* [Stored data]

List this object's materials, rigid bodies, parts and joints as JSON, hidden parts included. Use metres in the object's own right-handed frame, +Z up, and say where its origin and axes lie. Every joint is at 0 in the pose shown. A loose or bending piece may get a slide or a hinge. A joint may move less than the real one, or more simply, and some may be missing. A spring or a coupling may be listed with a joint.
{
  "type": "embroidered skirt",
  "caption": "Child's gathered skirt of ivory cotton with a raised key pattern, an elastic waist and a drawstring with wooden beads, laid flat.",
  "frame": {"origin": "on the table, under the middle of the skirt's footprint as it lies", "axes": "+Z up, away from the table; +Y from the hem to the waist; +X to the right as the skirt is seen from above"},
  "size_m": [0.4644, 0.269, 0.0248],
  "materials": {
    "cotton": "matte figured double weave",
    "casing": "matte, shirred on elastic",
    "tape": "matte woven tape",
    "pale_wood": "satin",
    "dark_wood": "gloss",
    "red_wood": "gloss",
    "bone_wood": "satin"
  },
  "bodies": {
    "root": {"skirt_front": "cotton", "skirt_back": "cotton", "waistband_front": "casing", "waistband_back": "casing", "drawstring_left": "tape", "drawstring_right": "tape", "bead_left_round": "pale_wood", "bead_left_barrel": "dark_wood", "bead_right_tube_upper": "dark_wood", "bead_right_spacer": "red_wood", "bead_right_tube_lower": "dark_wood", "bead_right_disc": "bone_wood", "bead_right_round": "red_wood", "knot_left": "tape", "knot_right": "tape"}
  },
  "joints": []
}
* * *
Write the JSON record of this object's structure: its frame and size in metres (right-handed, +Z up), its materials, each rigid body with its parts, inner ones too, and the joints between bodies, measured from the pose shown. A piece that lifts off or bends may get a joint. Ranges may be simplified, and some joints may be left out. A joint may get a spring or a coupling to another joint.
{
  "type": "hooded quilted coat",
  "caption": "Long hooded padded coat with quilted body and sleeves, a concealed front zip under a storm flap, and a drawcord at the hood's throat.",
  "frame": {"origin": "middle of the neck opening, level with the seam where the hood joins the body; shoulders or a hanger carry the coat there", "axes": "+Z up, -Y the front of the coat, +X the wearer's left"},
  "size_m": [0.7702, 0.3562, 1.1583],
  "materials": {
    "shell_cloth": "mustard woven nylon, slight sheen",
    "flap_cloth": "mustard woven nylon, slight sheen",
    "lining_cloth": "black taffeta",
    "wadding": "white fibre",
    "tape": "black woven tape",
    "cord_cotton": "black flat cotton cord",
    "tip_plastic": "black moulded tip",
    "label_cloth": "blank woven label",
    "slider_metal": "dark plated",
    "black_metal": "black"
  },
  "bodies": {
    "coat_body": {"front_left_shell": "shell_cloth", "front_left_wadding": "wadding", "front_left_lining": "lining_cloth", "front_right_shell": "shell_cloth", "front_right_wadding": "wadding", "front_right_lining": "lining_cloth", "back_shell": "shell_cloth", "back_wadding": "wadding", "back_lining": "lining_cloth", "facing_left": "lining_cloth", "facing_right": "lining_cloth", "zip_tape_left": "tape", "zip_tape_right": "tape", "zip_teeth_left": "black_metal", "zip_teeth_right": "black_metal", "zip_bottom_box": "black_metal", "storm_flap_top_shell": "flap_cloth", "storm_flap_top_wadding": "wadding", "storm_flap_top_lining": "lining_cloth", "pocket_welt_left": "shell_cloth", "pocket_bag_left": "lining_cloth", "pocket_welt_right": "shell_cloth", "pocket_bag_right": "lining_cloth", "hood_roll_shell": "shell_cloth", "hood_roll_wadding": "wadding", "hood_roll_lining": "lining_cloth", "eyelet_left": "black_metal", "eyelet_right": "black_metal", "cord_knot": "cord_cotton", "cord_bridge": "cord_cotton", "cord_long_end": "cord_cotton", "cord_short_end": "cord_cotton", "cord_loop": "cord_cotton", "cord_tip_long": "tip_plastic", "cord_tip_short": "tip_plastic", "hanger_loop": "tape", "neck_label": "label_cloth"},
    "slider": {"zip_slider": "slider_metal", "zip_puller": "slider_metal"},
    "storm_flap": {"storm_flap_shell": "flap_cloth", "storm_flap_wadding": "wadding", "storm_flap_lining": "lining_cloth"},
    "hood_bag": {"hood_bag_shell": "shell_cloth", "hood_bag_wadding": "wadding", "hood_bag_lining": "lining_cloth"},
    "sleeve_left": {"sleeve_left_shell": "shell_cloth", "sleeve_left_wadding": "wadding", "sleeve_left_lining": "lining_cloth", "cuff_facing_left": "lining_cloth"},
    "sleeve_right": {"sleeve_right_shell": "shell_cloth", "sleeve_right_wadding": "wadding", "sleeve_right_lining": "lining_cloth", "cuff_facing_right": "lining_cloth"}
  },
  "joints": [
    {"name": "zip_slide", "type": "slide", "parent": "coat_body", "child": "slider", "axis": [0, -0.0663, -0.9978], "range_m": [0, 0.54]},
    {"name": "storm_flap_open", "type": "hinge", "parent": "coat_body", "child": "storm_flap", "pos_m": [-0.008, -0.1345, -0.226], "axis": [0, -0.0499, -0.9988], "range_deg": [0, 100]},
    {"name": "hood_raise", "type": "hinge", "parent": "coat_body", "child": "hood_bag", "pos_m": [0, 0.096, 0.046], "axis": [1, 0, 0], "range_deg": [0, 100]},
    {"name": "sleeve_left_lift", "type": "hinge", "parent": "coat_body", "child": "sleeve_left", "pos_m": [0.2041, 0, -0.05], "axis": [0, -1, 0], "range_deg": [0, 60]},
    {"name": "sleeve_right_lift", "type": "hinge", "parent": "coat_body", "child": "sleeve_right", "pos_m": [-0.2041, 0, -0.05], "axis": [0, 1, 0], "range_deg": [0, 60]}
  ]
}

* [Work to complete]
Give the count of lines that hold the word "from", with nothing added.

* [Result]
2